Use whatever parallel degree that you can afford. Normally, on x86-64 architectures, the optimal setting is twice the number of physical cores.

Using OCI Object Storage

The customer also stated:

We plan on storing the dumps in OCI object storage.

To reduce the storage costs, use either:

Your Opinion

How would you store data for the long term? Do you have any experiences with the above Data Pump parameters?

Drop a comment and let me know.

Happy exporting!

Copy Data Pump Files Before the End of the Export

In Oracle Database 23ai, you can copy the dump files even before the export completes.

This saves time during your migration because you can start moving files to the target host while the export is in progress. Additionally, it potentially saves disk space because you can move the files away from the source host.

Which Files Can You Move

  1. After starting the Data Pump export, you must connect to the database using:

    • The same user who started the export
    • A user with DATAPUMP_EXP_FULL_DATABASE role
  2. Replace the job owner and name, and execute:

    set serverout on
    declare
       l_job_owner    varchar2(30) := 'DPUSER';
       l_job_name     varchar2(30) := 'SYS_EXPORT_FULL_01';
       l_handle       number;
       l_stsmask      integer := dbms_datapump.ku$_status_job_status;
       l_job_state    varchar2(30);
       l_status       ku$_status;
       l_dump_file    ku$_dumpfile;
    begin
       l_handle := dbms_datapump.attach(l_job_name, l_job_owner);
       dbms_datapump.get_status(l_handle, l_stsmask, NULL, l_job_state, l_status);
       dbms_datapump.detach(l_handle);
       
       for i in l_status.job_status.files.first..l_status.job_status.files.last() loop
          
          l_dump_file := l_status.job_status.files(i);
    
          if l_dump_file.file_type = dbms_datapump.ku$_dumpfile_type_template then
            continue;
          end if;
    
          if (l_dump_file.file_bytes_written = l_dump_file.file_size) then
             dbms_output.put_line('DONE: ' || l_dump_file.file_name);
          end if;
    
        end loop; 
    end;
    /
    
    
  3. The code lists all the files that Data Pump has marked as completed. Data Pump no longer writes to those files, and you can safely start moving them to the target system.

Prerequisites

  • You must use multiple dump files. You do that by including %L in your DUMPFILE specification.
    DUMPFILE=exp%L.dmp
    
  • You must specify a file size that allows Data Pump to rotate into multiple files when they are full. I suggest using 5G, which is also a good setting for most cloud migrations.
    FILESIZE=5G
    

What About

  • The code examines the max file size and bytes written to determine if the file is full. This is not the same as the physical size of the file in the operating system. You can’t use the file size information from the file system.

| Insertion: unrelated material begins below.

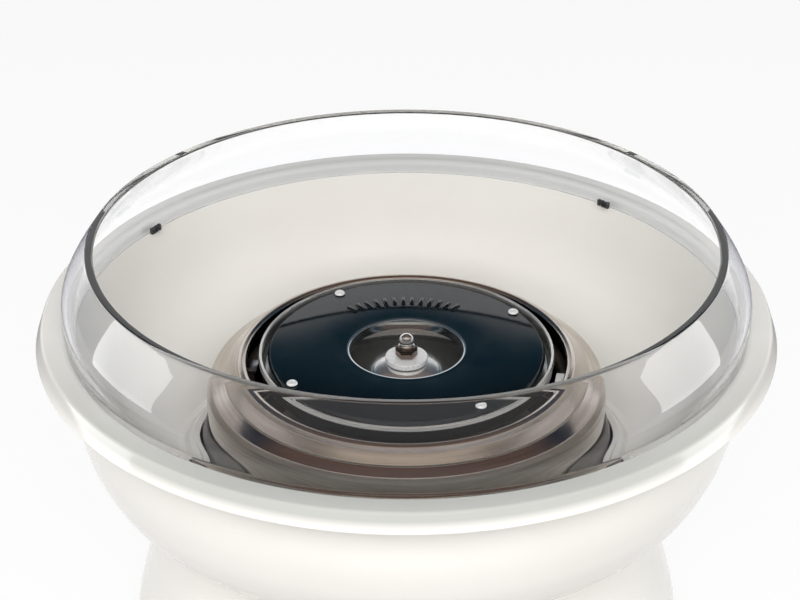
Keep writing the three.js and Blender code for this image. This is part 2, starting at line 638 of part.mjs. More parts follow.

  • What about using rsync or similar tools? I guess that could work; however, we didn’t test that.

  • You could query the Data Pump control table for the information:

    SELECT file_name
    FROM <control_table>
    WHERE process_order = -21
    AND file_max_size = completed_bytes
    AND file_max_size <> 0
    ORDER BY file_name;
    
    • However, querying the control table is not a supported approach. Use the above PL/SQL.

Happy exporting!

Oracle Data Pump and Compression – Also Without a License

Whenever you use Data Pump to export from Oracle Database, you should use compression. It’s conveniently built into Data Pump.

Pros:

  • The dump file is much smaller:
    • Less disk space is needed.
    • Easier to transfer over the network.
  • Often it is faster to use compression when you measure the entire workflow (export, transfer, and import).
  • Imports are often faster because less data needs to be written from disk.

Cons:

How Do I Enable Data Pump Compression

You simply set COMPRESSION option:

$ expdp ... compression=all

You use COMPRESSION option only for exports. When you import, Data Pump handles it automatically.

You only need a license for Advanced Compression Option when you use compression during export. You don’t need a license to import a compressed dump file.

Medium Is a Good Compression Algorithm

I recommend you use the medium compression algorithm:

$ expdp ... compression=all compression_algorithm=medium

Our experience and tests show that it best balances between compression ratio and CPU.

Here are the results of a test my team did:

Algorithm File Size (MB) Compression Ratio Elapsed Time
NONE 5.800 1,0 2m 33s
BASIC 705 8,2 3m 03s
LOW 870 6,6 3m 11s
MEDIUM 701 8,2 3m 01s
HIGH 509 11,3 12m 16s

I would recommend high algorithm only if you need to transfer over a really slow network.

But I Don’t Have a License

gzip

You can still compress the dump file but not using Data Pump. Use OS utilities. In this case, I recommend splitting the dump file into pieces. It is easier to handle, and you can start transferring the dump files as they are compressed:

$ expdp ... filesize=5G dumpfile=myexp%L.dmp
$ gzip -r /u01/app/oracle/dpdir

Now, you transfer the files, uncompress and import:

[target]$ gunzip -r /u01/app/oracle/dpdir
[target]$ impdp ...

rsync

Another option is to use rsync. It has the option to compress the dump file over the network only:

$ expdp ... filesize=5G dumpfile=myexp%L.dmp
$ rsync -z ...

Cheatsheet

If you have the proper license, use Data Pump compression during export:

$ expdp ... compression=all compression_algorithm=medium

If you don’t have a license, compress the dump file over the wire only:

$ rsync -z ....

Don’t combine Data Pump compression and gzip/rsync! Compressing compressed stuff is not a good idea.